Perdomo Special Craft Series Amber
The snow has disappeared and so has my 2 week long sickness. To celebrate, I ventured outback with a Perdomo Special Craft Series Amber and a growler of Ode’s The Squeege.
The Good Stuff:
There has been a wave of cigars created over the last few years with the intention of catering to cigar smoking craft beer enthusiasts. I fall in this category so it’s been interesting to see how cigar manufacturers are marking to this niche demographic. This is where the Perdomo Special Craft Series comes into play. A series of cigars created by Perdomo which are blended to pair perfectly with different types of beers. The Perdomo Special Craft Series comes in different blends, the Connecticut or Pilsner which goes with light, crisp beers, The Sun Grown or Amber which goes with Ales, IPA’s, or Marzens, and the Maduro or Stout which pairs well with stouts, brown ales, and Dunkels. Today though, we focus on the Amber selection of the Craft series.

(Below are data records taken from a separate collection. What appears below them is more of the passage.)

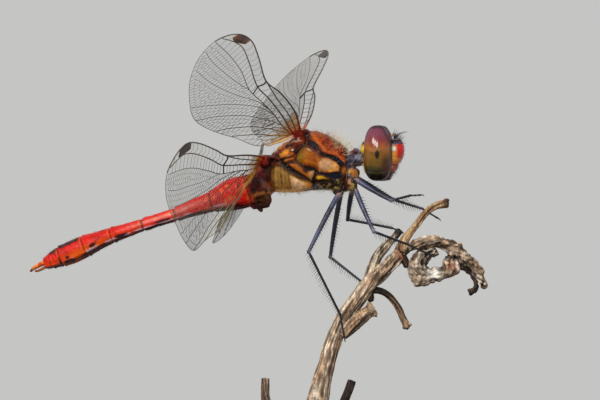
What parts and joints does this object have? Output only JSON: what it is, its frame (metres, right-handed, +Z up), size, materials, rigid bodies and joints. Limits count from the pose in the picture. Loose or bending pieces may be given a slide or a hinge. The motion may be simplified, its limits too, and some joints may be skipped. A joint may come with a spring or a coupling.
{
  "type": "dragonfly on a perch",
  "caption": "Life-size still model of a male ruddy darter dragonfly gripping a dry stem, held on a plain display stand.",
  "frame": {"origin": "centre of the stand base's underside", "axes": "+Z up, +X the way the dragonfly faces (its body is turned 7.5 degrees from it towards -Y), +Y to the dragonfly's left"},
  "size_m": [0.0484, 0.0561, 0.0393],
  "materials": {
    "red_cuticle": "satin scarlet cuticle with black marks and an orange flank",
    "dark_cuticle": "satin brown-black cuticle",
    "thorax_cuticle": "orange-brown plates with black seams, finely haired",
    "face_cuticle": "scarlet brow over an ochre and pink lower face",
    "compound_eye": "glossy, plum above, amber to olive below, finely faceted",
    "black_cuticle": "satin black with a bluish sheen",
    "wing_membrane": "clear, faintly iridescent, amber at the root",
    "wing_vein": "dark brown veins and wing spots",
    "fine_hair": "fine pale hairs and black bristles",
    "dry_stem": "weathered fibrous plant stem",
    "dry_leaf": "brittle curled dry leaf",
    "stand_wood": "dark satin turned wood",
    "stand_brass": "satin brass"
  },
  "bodies": {
    "root": {"head": "dark_cuticle", "face": "face_cuticle", "mouthparts": "face_cuticle", "eye_right": "compound_eye", "eye_left": "compound_eye", "antenna_right": "black_cuticle", "antenna_left": "black_cuticle", "prothorax": "thorax_cuticle", "thorax": "thorax_cuticle", "abdomen_1": "red_cuticle", "abdomen_2": "red_cuticle", "abdomen_3": "red_cuticle", "abdomen_4": "red_cuticle", "abdomen_5": "red_cuticle", "abdomen_6": "red_cuticle", "abdomen_7": "red_cuticle", "abdomen_8": "red_cuticle", "abdomen_9": "red_cuticle", "abdomen_10": "red_cuticle", "genital_lobe": "dark_cuticle", "epiproct": "red_cuticle", "cercus_right": "red_cuticle", "cercus_left": "red_cuticle", "forewing_right": "wing_membrane", "forewing_left": "wing_membrane", "hindwing_right": "wing_membrane", "hindwing_left": "wing_membrane", "front_right_femur": "black_cuticle", "front_right_tibia": "black_cuticle", "front_right_tarsus": "black_cuticle", "front_left_femur": "black_cuticle", "front_left_tibia": "black_cuticle", "front_left_tarsus": "black_cuticle", "middle_right_femur": "black_cuticle", "middle_right_tibia": "black_cuticle", "middle_right_tarsus": "black_cuticle", "middle_left_femur": "black_cuticle", "middle_left_tibia": "black_cuticle", "middle_left_tarsus": "black_cuticle", "hind_right_femur": "black_cuticle", "hind_right_tibia": "black_cuticle", "hind_right_tarsus": "black_cuticle", "hind_left_femur": "black_cuticle", "hind_left_tibia": "black_cuticle", "hind_left_tarsus": "black_cuticle", "stem": "dry_stem", "twig_top": "dry_stem", "twig_left": "dry_stem", "stub": "dry_stem", "twig_lower": "dry_stem", "twig_spur": "dry_stem", "twig_thorn": "dry_stem", "shoot_right": "dry_stem", "shoot_left": "dry_stem", "leaf_arm": "dry_leaf", "leaf_curl": "dry_leaf", "leaf_stalk": "dry_leaf", "stand_base": "stand_wood", "stand_rod": "stand_brass"}
  },
  "joints": []
}
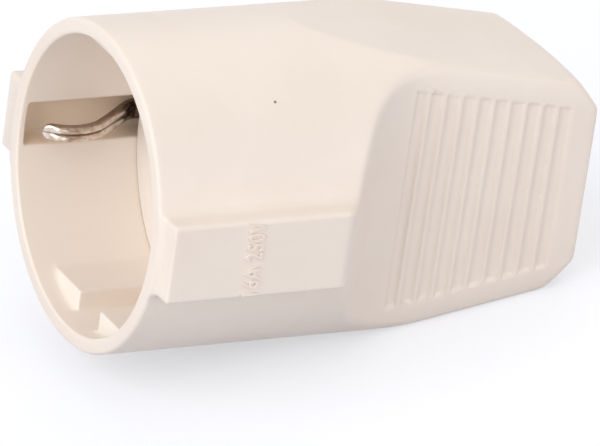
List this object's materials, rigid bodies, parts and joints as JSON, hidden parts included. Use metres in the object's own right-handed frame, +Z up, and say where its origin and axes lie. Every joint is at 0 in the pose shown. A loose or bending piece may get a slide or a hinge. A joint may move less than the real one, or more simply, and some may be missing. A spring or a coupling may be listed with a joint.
{
  "type": "in-line power socket",
  "caption": "Hand-held in-line power socket with a round plug well, side earth clips, guide ribs, a ribbed grip and a cord entry at the rear.",
  "frame": {"origin": "on the plug's axis, in the plane of the mouth", "axes": "+X from the mouth along the plug's axis to the cord end, +Y across the two earth clips, +Z up through the two pin holes"},
  "size_m": [0.0689, 0.05, 0.0434],
  "materials": {
    "casing_ivory": "glossy moulded ivory",
    "insert_white": "satin moulded off-white",
    "nickel_plate": "bright nickel plate",
    "contact_brass": "bright",
    "screw_steel": "zinc plated"
  },
  "bodies": {
    "root": {"casing": "casing_ivory", "contact_carrier": "insert_white", "carrier_back": "insert_white", "cord_clamp": "insert_white", "earth_bow": "nickel_plate", "earth_bow_screw": "screw_steel", "earth_terminal": "contact_brass", "earth_terminal_screw": "screw_steel", "carrier_screw": "screw_steel", "line_contact": "contact_brass", "neutral_contact": "contact_brass", "line_spring": "screw_steel", "neutral_spring": "screw_steel", "line_terminal": "contact_brass", "neutral_terminal": "contact_brass", "line_terminal_screw": "screw_steel", "neutral_terminal_screw": "screw_steel", "upper_insert_screw": "screw_steel", "lower_insert_screw": "screw_steel", "upper_clamp_screw": "screw_steel", "lower_clamp_screw": "screw_steel"}
  },
  "joints": []
}
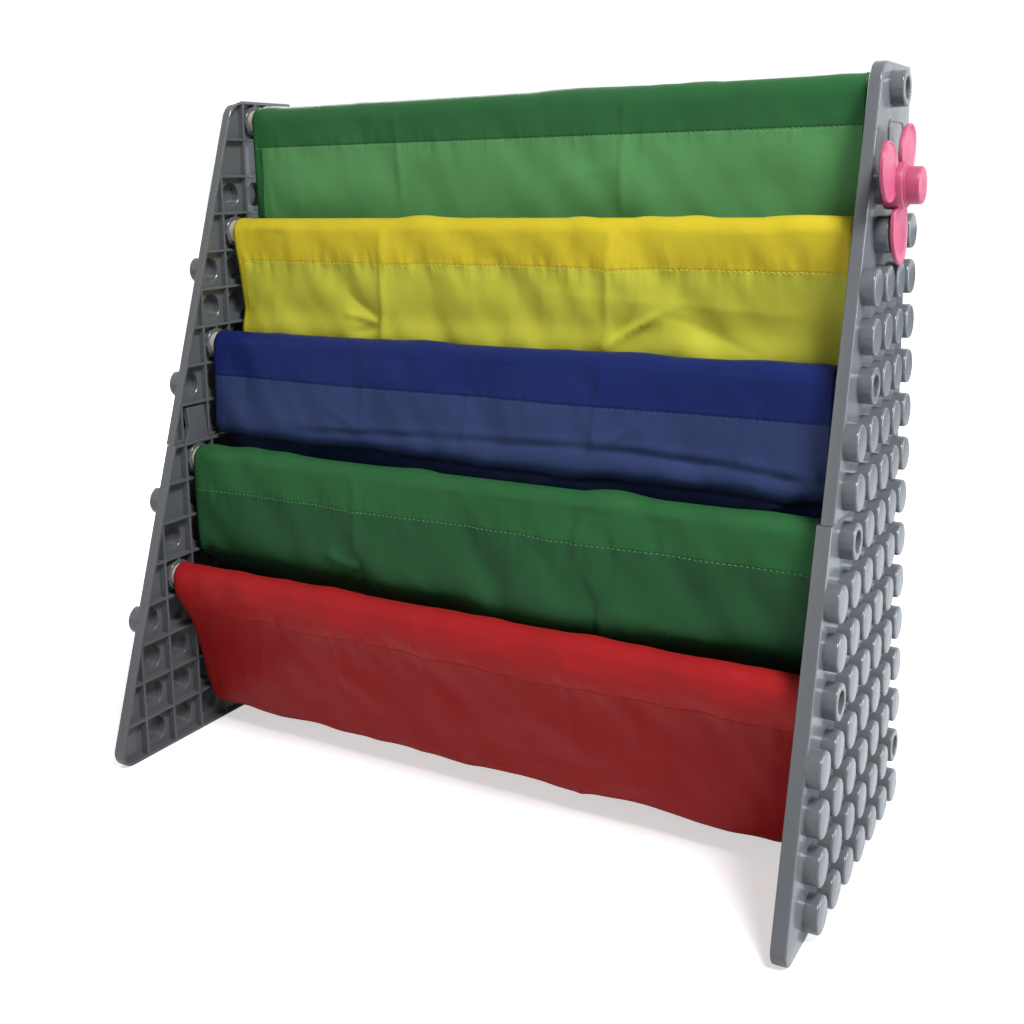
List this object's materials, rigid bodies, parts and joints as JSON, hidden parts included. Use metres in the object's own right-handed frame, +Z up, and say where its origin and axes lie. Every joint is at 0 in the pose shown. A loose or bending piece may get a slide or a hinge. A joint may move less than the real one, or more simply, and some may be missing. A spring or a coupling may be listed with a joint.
{
  "type": "sling bookshelf",
  "caption": "Child's sling bookshelf: studded plastic side panels joined by rods that carry coloured cloth book pockets, with a toy spinner on a stud.",
  "frame": {"origin": "on the floor, in the middle of the footprint", "axes": "+X to the viewer's right along the rods, +Y to the back, +Z up"},
  "size_m": [0.6032, 0.2546, 0.547],
  "materials": {
    "panel_grey": "smooth grey moulded plastic",
    "rod_cream": "pale smooth dowel",
    "screw_steel": "plain steel",
    "spinner_pink": "smooth pink moulded plastic",
    "cloth_green": "woven polyester",
    "cloth_yellow": "woven polyester",
    "cloth_blue": "woven polyester",
    "cloth_red": "woven polyester"
  },
  "bodies": {
    "shelf": {"left_panel_upper": "panel_grey", "left_panel_lower": "panel_grey", "right_panel_upper": "panel_grey", "right_panel_lower": "panel_grey", "front_rod_1": "rod_cream", "screw_left_front_rod_1": "screw_steel", "screw_right_front_rod_1": "screw_steel", "front_rod_2": "rod_cream", "screw_left_front_rod_2": "screw_steel", "screw_right_front_rod_2": "screw_steel", "front_rod_3": "rod_cream", "screw_left_front_rod_3": "screw_steel", "screw_right_front_rod_3": "screw_steel", "front_rod_4": "rod_cream", "screw_left_front_rod_4": "screw_steel", "screw_right_front_rod_4": "screw_steel", "front_rod_5": "rod_cream", "screw_left_front_rod_5": "screw_steel", "screw_right_front_rod_5": "screw_steel", "rear_rod": "rod_cream", "screw_left_rear_rod": "screw_steel", "screw_right_rear_rod": "screw_steel", "cloth_back_green": "cloth_green", "cloth_pocket_yellow": "cloth_yellow", "cloth_pocket_blue": "cloth_blue", "cloth_pocket_green": "cloth_green", "cloth_sling_red": "cloth_red"},
    "spinner_body": {"spinner": "spinner_pink"}
  },
  "joints": [
    {"name": "spinner_turn", "type": "hinge", "parent": "shelf", "child": "spinner_body", "pos_m": [0.283, 0.0457, 0.4655], "axis": [1, 0, 0], "continuous": true}
  ]
}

The cigar starts with a Cuban-seed Nicaraguan Sun Grown wrapper, Nicaraguan binder, and Cuban-seed Nicaraguan fillers. The Perdomo Special Craft Series Amber comes in four sizes: The Churchill (7 x 54), Epicure (6.5 x 54), Gordo (6 x 60) and the Robusto (5.5 x 54) which all come packaged in boxes of 24 and range between $7 and $8.50 a stick. I picked up a box of these over from our great friends at Bonita Smoke Shop.
Size: 6 x 60
Wrapper: Cuban-seed Nicaraguan Sun Grown
Filler: Cuban-seed Nicaraguan
Pairing: Ode Brewing The Squeege (Scotch Ale 9.2% ABV)
The Perdomo Special Craft Series starts out with by far the biggest, most unnecessary band I have ever seen on a cigar. It does look pretty though. Each cigar has a larger red and black band that covers 85% of the cigar’s body sporting the Perdomo logo, the words “Special Craft Series”, and a large photo of the beer style that the cigar is meant to pair along with. After removing the monster band the cigar can underneath sports a very beautiful, medium brown wrapper with lots of lighter areas around the cap, and the smaller veins running through the cigar’s thick body. The texture on the Perdomo Special Craft Series Amber is very rough and toothy with some slight oils. The wrapper feels very, very thin and delicate but the body is well packed and rock hard. There is a ton of tobacco in this vitola making the cigar very heavy. The cigar is polished off with a very large, round double cap.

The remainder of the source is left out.